Repeat the entire listing exactly.

● SOURCE EXCERPT
━━━━━━━━━━━━━━━━━━━━━━━━━━━━━━

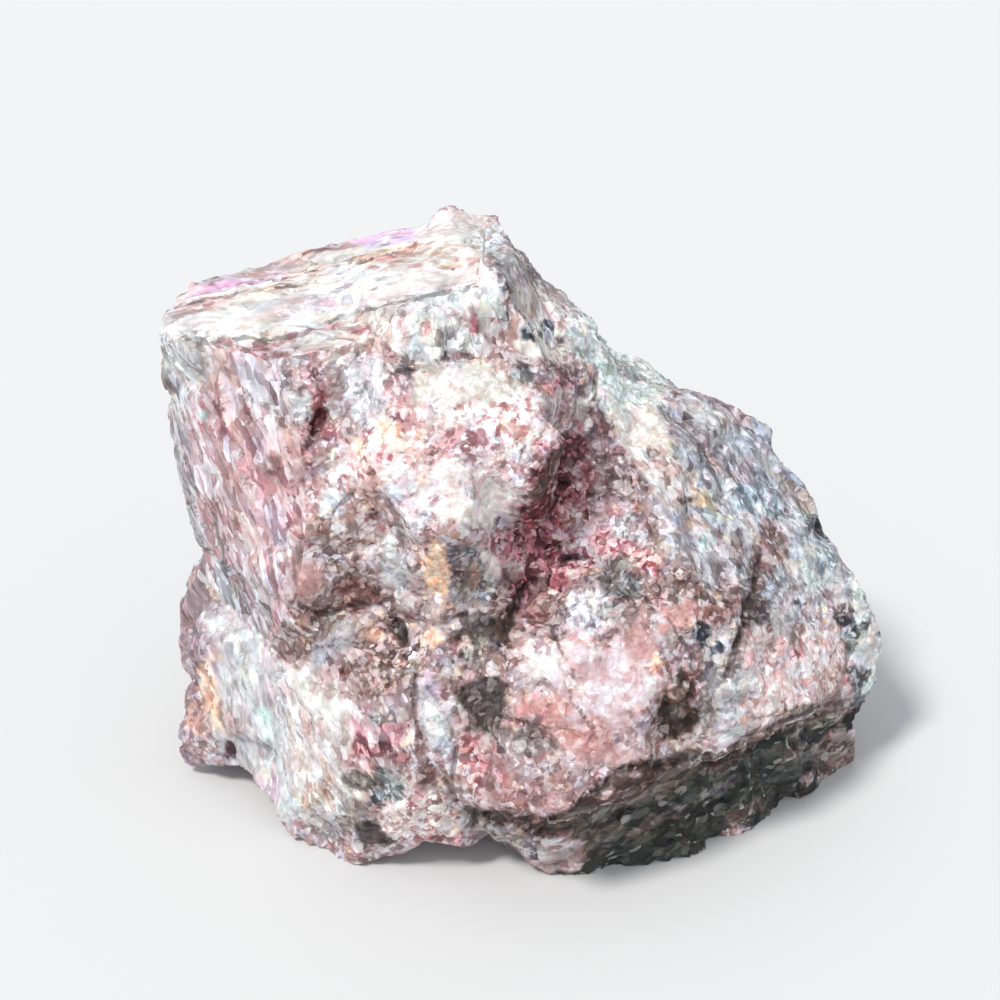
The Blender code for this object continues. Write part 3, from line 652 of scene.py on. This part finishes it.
# Cracks, pits and grooves: half width in pixels, depth, and the line that each follows.
CUTS = (
    (2.6, 0.12, (
        (205, 350), (220, 342), (245, 337), (270, 342), (300, 335), (330, 321), (360, 312),
        (400, 301), (480, 286),
    )),
    (6.0, 0.65, ((320, 416), (315, 432), (310, 446))),
    (3.0, 0.30, ((300, 424), (314, 436), (330, 440))),
    (6.0, 0.55, ((400, 630), (404, 642))),
    (3.0, 0.35, ((564, 559), (578, 557), (594, 559))),
    (3.5, 0.35, ((760, 556), (752, 590), (742, 624), (732, 656), (727, 676))),
    (2.2, 0.12, ((690, 438), (701, 452), (712, 474), (722, 492))),
    (2.8, 0.22, ((373, 470), (382, 494), (392, 512), (402, 534), (413, 560))),
    (2.8, 0.22, ((373, 470), (356, 484), (342, 506), (322, 526))),
    (3.5, 0.25, ((501, 276), (505, 296), (510, 316))),
    (5.0, 0.40, ((524, 588), (512, 618), (500, 642), (494, 664))),
    (4.0, 0.35, ((228, 746), (234, 758))),
    (5.0, 0.35, (
        (466, 808), (500, 816), (525, 826), (560, 820), (588, 802), (608, 782), (628, 768), (664, 762),
        (704, 762), (750, 741), (782, 722), (816, 711), (838, 702),
    )),
    (3.0, 0.25, ((418, 668), (432, 690), (448, 716), (458, 748), (452, 780))),
    (3.0, 0.25, ((418, 668), (414, 706), (420, 744), (436, 774), (456, 800))),
    (2.6, 0.14, ((556, 636), (568, 664), (572, 702), (600, 742))),
    (2.6, 0.12, ((500, 716), (536, 726), (572, 734))),
    (4.0, 0.30, ((672, 680), (662, 708), (676, 738))),
    (3.0, 0.16, ((640, 592), (668, 618), (690, 648), (694, 672))),
    (3.0, 0.25, ((524, 508), (514, 534), (510, 560))),
    (3.0, 0.20, ((440, 362), (446, 356), (462, 352), (480, 362))),
    (3.0, 0.16, ((300, 604), (326, 616), (356, 604), (392, 600))),
    (2.6, 0.14, ((352, 772), (374, 790), (396, 798), (412, 812))),
    (2.6, 0.14, ((356, 760), (384, 762), (406, 752))),
    (3.5, 0.25, ((832, 602), (842, 622), (848, 644), (848, 668), (838, 694))),
    (2.6, 0.14, ((598, 372), (590, 404), (604, 450), (622, 500))),
    (2.6, 0.12, ((212, 470), (226, 560), (262, 640), (300, 672))),
)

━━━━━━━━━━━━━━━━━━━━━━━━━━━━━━

● RESULT BELOW
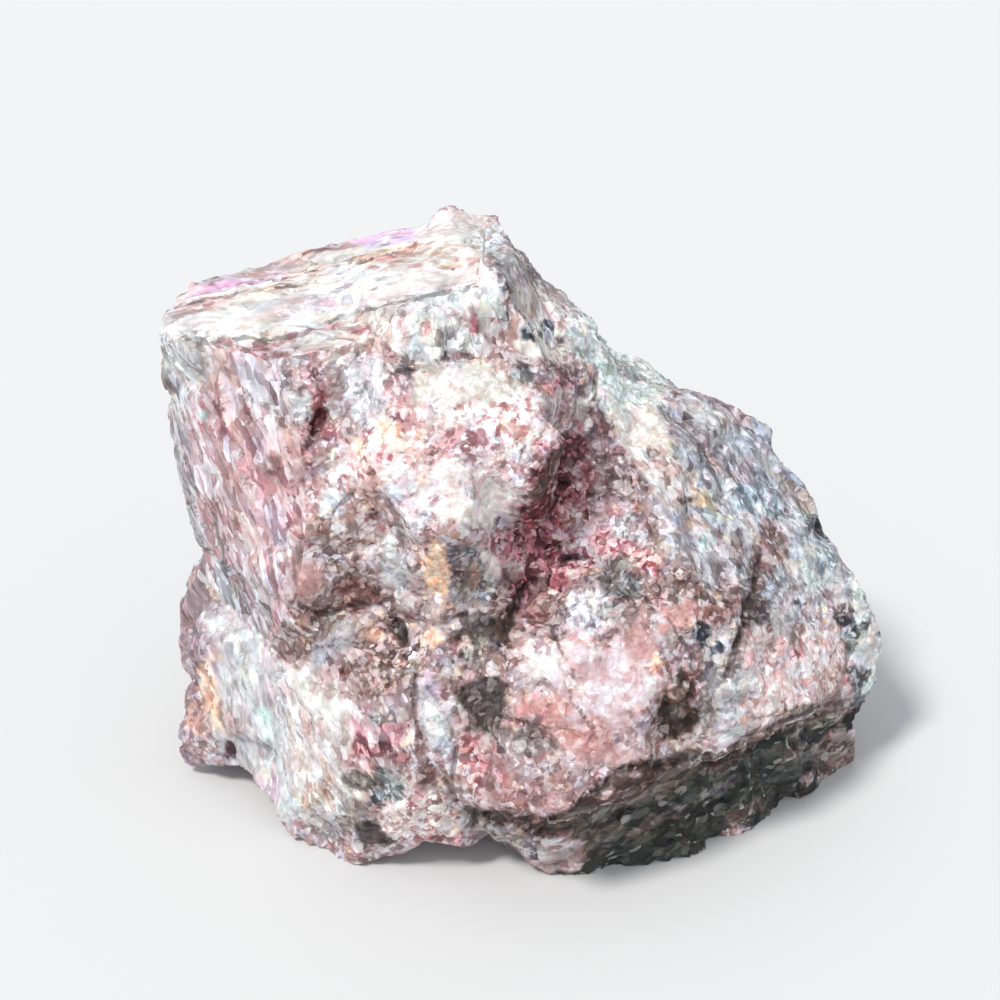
The Blender code for this object continues. Write part 3, from line 652 of scene.py on. This part finishes it.
# Cracks, pits and grooves: half width in pixels, depth, and the line that each follows.
CUTS = (
    (2.6, 0.12, (
        (205, 350), (220, 342), (245, 337), (270, 342), (300, 335), (330, 321), (360, 312),
        (400, 301), (480, 286),
    )),
    (6.0, 0.65, ((320, 416), (315, 432), (310, 446))),
    (3.0, 0.30, ((300, 424), (314, 436), (330, 440))),
    (6.0, 0.55, ((400, 630), (404, 642))),
    (3.0, 0.35, ((564, 559), (578, 557), (594, 559))),
    (3.5, 0.35, ((760, 556), (752, 590), (742, 624), (732, 656), (727, 676))),
    (2.2, 0.12, ((690, 438), (701, 452), (712, 474), (722, 492))),
    (2.8, 0.22, ((373, 470), (382, 494), (392, 512), (402, 534), (413, 560))),
    (2.8, 0.22, ((373, 470), (356, 484), (342, 506), (322, 526))),
    (3.5, 0.25, ((501, 276), (505, 296), (510, 316))),
    (5.0, 0.40, ((524, 588), (512, 618), (500, 642), (494, 664))),
    (4.0, 0.35, ((228, 746), (234, 758))),
    (5.0, 0.35, (
        (466, 808), (500, 816), (525, 826), (560, 820), (588, 802), (608, 782), (628, 768), (664, 762),
        (704, 762), (750, 741), (782, 722), (816, 711), (838, 702),
    )),
    (3.0, 0.25, ((418, 668), (432, 690), (448, 716), (458, 748), (452, 780))),
    (3.0, 0.25, ((418, 668), (414, 706), (420, 744), (436, 774), (456, 800))),
    (2.6, 0.14, ((556, 636), (568, 664), (572, 702), (600, 742))),
    (2.6, 0.12, ((500, 716), (536, 726), (572, 734))),
    (4.0, 0.30, ((672, 680), (662, 708), (676, 738))),
    (3.0, 0.16, ((640, 592), (668, 618), (690, 648), (694, 672))),
    (3.0, 0.25, ((524, 508), (514, 534), (510, 560))),
    (3.0, 0.20, ((440, 362), (446, 356), (462, 352), (480, 362))),
    (3.0, 0.16, ((300, 604), (326, 616), (356, 604), (392, 600))),
    (2.6, 0.14, ((352, 772), (374, 790), (396, 798), (412, 812))),
    (2.6, 0.14, ((356, 760), (384, 762), (406, 752))),
    (3.5, 0.25, ((832, 602), (842, 622), (848, 644), (848, 668), (838, 694))),
    (2.6, 0.14, ((598, 372), (590, 404), (604, 450), (622, 500))),
    (2.6, 0.12, ((212, 470), (226, 560), (262, 640), (300, 672))),
)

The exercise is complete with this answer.